So my husband, Anthony, says to me this morning, "Let's go shopping." By shopping, Anthony means the grocery store. With a list.
(I just got back from seeing "Hedwig and the Angry Inch" - an unfortunate name for a musical, just one woman's opinion - in New York. The Friday night late show. Not my usual cup of tea, but it was pretty good. I'm a little tired, you know?)
"Good idea," I say. "Sunday is Easter."
"Sunday is Easter? Are you sure?"
"Yes."
"Really?"
"Yes."
"Isn't Easter at the end of April?"
"It varies. Look, call up one of your buddies and ask him if Sunday is Easter. You know, somebody you can trust."
(This, from a man who has to ask - every year - when Thanksgiving is. Though, to be fair, he does pretty well with New Year's Day and the 4th of July.)
Shopping? No problem. I walk over to my computer, dredge up the "Easter Shopping List" out of My Documents, and print it. Okay, honey, let's go.
And here's a one for you.
If you're going to do my menu, just copy and paste:
Easter Shopping List
8 baking potatoes
2 large onions
3 bunches of asparagus
Green grapes
2 large jars of maraschino cherries
1 large can of mandarin orange segments
2 large cans of pineapple chunks
2-3 dozen eggs
3 large packages of shredded cheddar cheese
1 gallon of milk
1 large half-and-half
3 small cartons of heavy whipping cream
1 small container of sour cream
2 lbs of butter
Ham, bone-in
3 loaves of cheap, sliced white bread
Dry mustard
Coffee
Wine
Lamb cake
Easter candy (for baskets)
Food coloring
White vinegar
White vinegar
3 large disposable aluminum roaster pans
Some of this is overkill, I know, but better than having half the strata done and running out of cheese. We bought everything on the list except for the fresh fruits and vegetables (we'll get those on Good Friday) and the lamb cake (my girlfriend will bring that, along with more wine, bless her). The rest will keep just fine until Sunday. Cheap, packaged white bread is indestructible, and ham lasts forever. In fact, I'm surprised that no archaeologist has ever dug up an ancient ham.

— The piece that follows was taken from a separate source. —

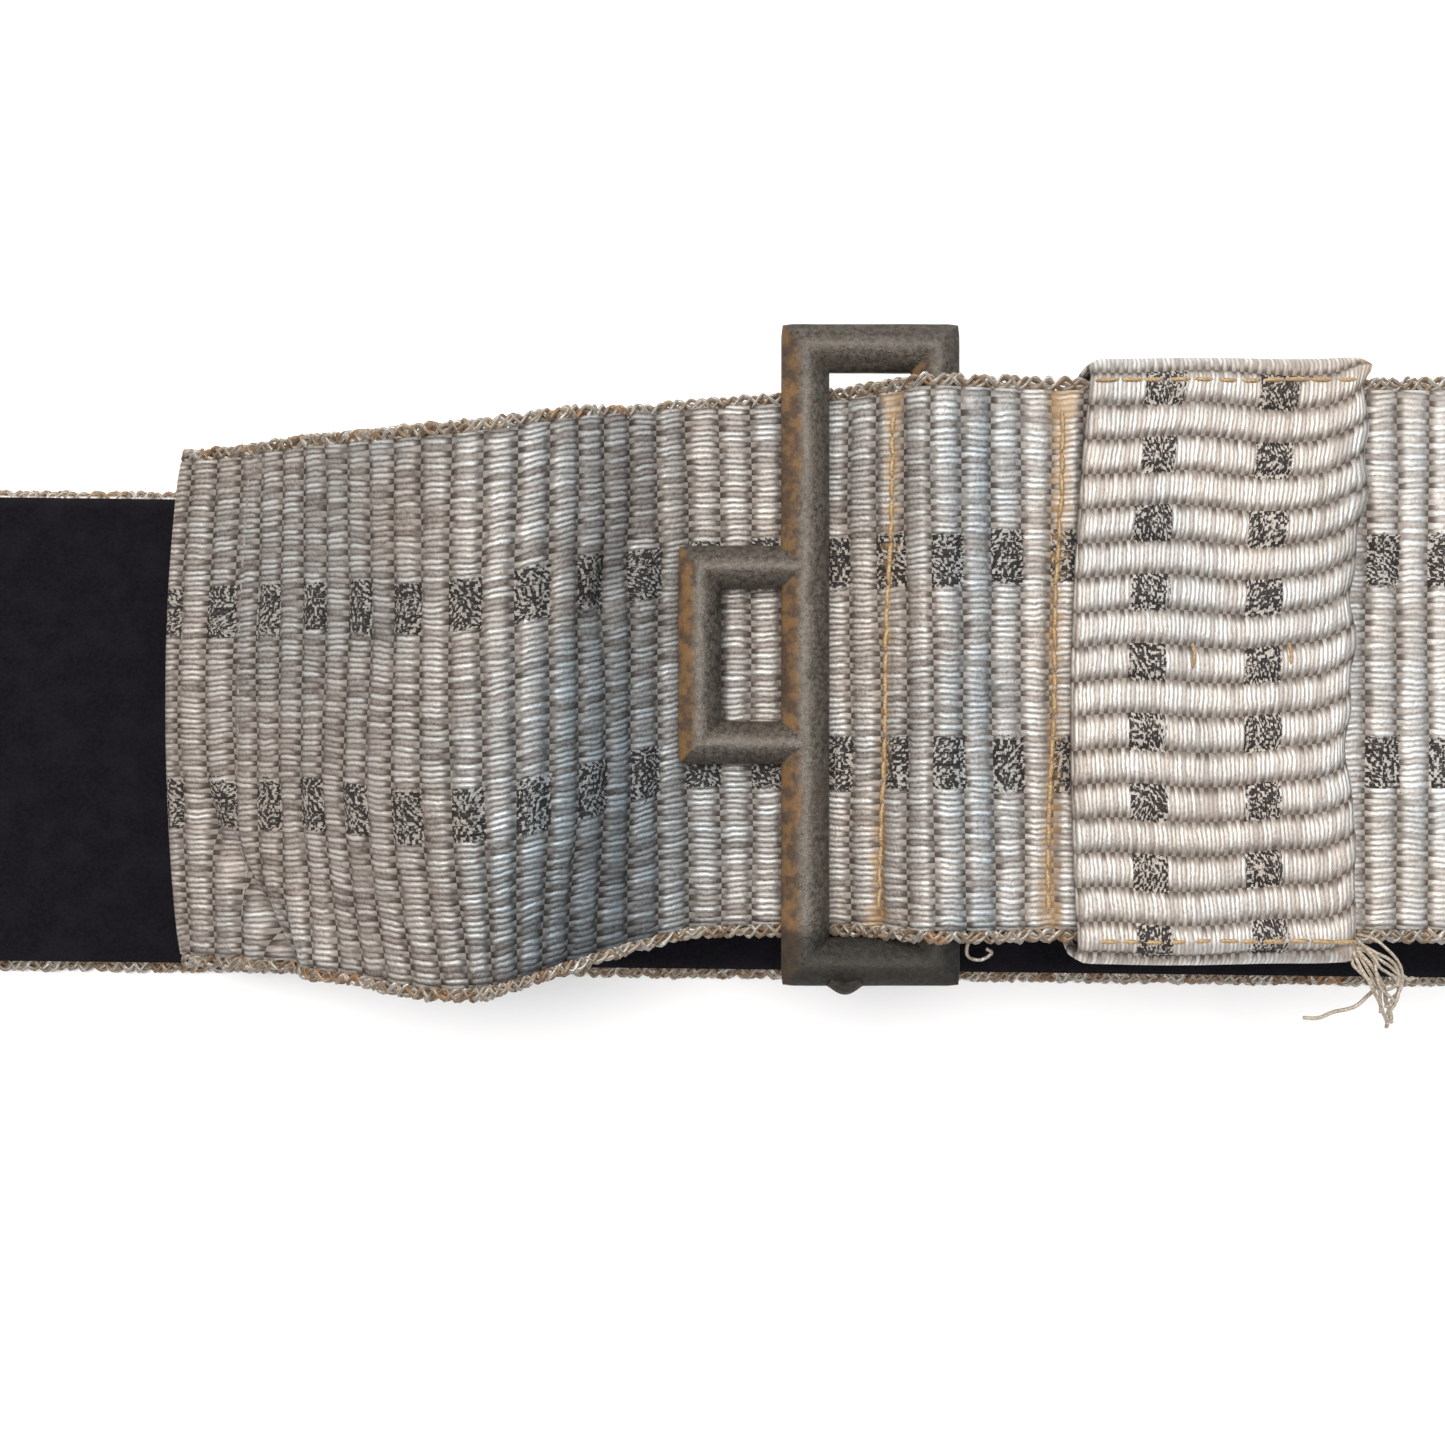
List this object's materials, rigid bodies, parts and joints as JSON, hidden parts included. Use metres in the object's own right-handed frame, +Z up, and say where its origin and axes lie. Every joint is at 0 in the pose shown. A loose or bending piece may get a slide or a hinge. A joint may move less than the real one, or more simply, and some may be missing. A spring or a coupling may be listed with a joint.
{
  "type": "dress belt",
  "caption": "Ribbed silver brocade dress belt, lined in black, with a cast catch, a matching hook and a sliding keeper, laid folded in two.",
  "frame": {"origin": "on the surface that the belt lies on, under the middle of its bounding box", "axes": "+X along the strap from the hook end to the fold, +Y across the strap, +Z up"},
  "size_m": [0.5428, 0.0584, 0.0392],
  "materials": {
    "silver_brocade": "ribbed metallic brocade, semi-gloss",
    "edge_cord": "twisted metallic thread",
    "gold_thread": "glossy sewing thread",
    "black_lining": "matt felted cloth",
    "stiff_canvas": "matt sized canvas",
    "cast_metal": "worn, dull plating with rust on its edges"
  },
  "bodies": {
    "belt": {"strap_facing": "silver_brocade", "strap_stiffener": "stiff_canvas", "strap_lining": "black_lining", "upper_edge_cord": "edge_cord", "lower_edge_cord": "edge_cord", "tongue_hem_stitches": "gold_thread", "catch_inner_stitches": "gold_thread", "catch_outer_stitches": "gold_thread", "hook_inner_stitches": "gold_thread", "hook_outer_stitches": "gold_thread"},
    "keeper": {"keeper_band": "silver_brocade", "keeper_lining": "black_lining", "keeper_upper_stitches": "gold_thread", "keeper_lower_stitches": "gold_thread", "frayed_threads": "edge_cord"},
    "catch": {"catch_frame": "cast_metal"},
    "hook": {"hook_frame": "cast_metal"}
  },
  "joints": [
    {"name": "catch_hinge", "type": "hinge", "parent": "belt", "child": "catch", "pos_m": [0.07315, 0.00222, 0.01775], "axis": [0, 1, 0], "range_deg": [0, 110]},
    {"name": "hook_hinge", "type": "hinge", "parent": "belt", "child": "hook", "pos_m": [-0.25021, -0.00118, 0.00325], "axis": [0, 1, 0], "range_deg": [0, 140]},
    {"name": "keeper_slide", "type": "slide", "parent": "belt", "child": "keeper", "axis": [1, 0, 0], "range_m": [0, 0.09]}
  ]
}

Now, if you're NOT going to go with my menu, here are two approaches to making a shopping list:
The Scientific Method
This is where you take out all your recipes, write down the ingredients, and add them up. For example: 2 loaves of white bread + 2 sticks of butter + 3 packages of cheese + 1/2 tsp of dry mustard + 5 cups of milk + 8 eggs = Egg & Cheese Strata. Add 12 eggs for hard boiling/dyeing = 20 eggs, etc. This is tedious, but accurate, and there's less of a chance you'll make a mistake. Unless you're like me, who can go into a store with detailed written instructions, and come out with only half the stuff. My mind wanders. That's why why I don't drive.
The Zen Method
Find a quiet place where you won't be disturbed. Pour yourself a glass of wine. Now, visualize yourself making Easter dinner, writing down the ingredients as you go along. Needless to say, this is much more hit-or-miss than the previous method. But a lot more fun.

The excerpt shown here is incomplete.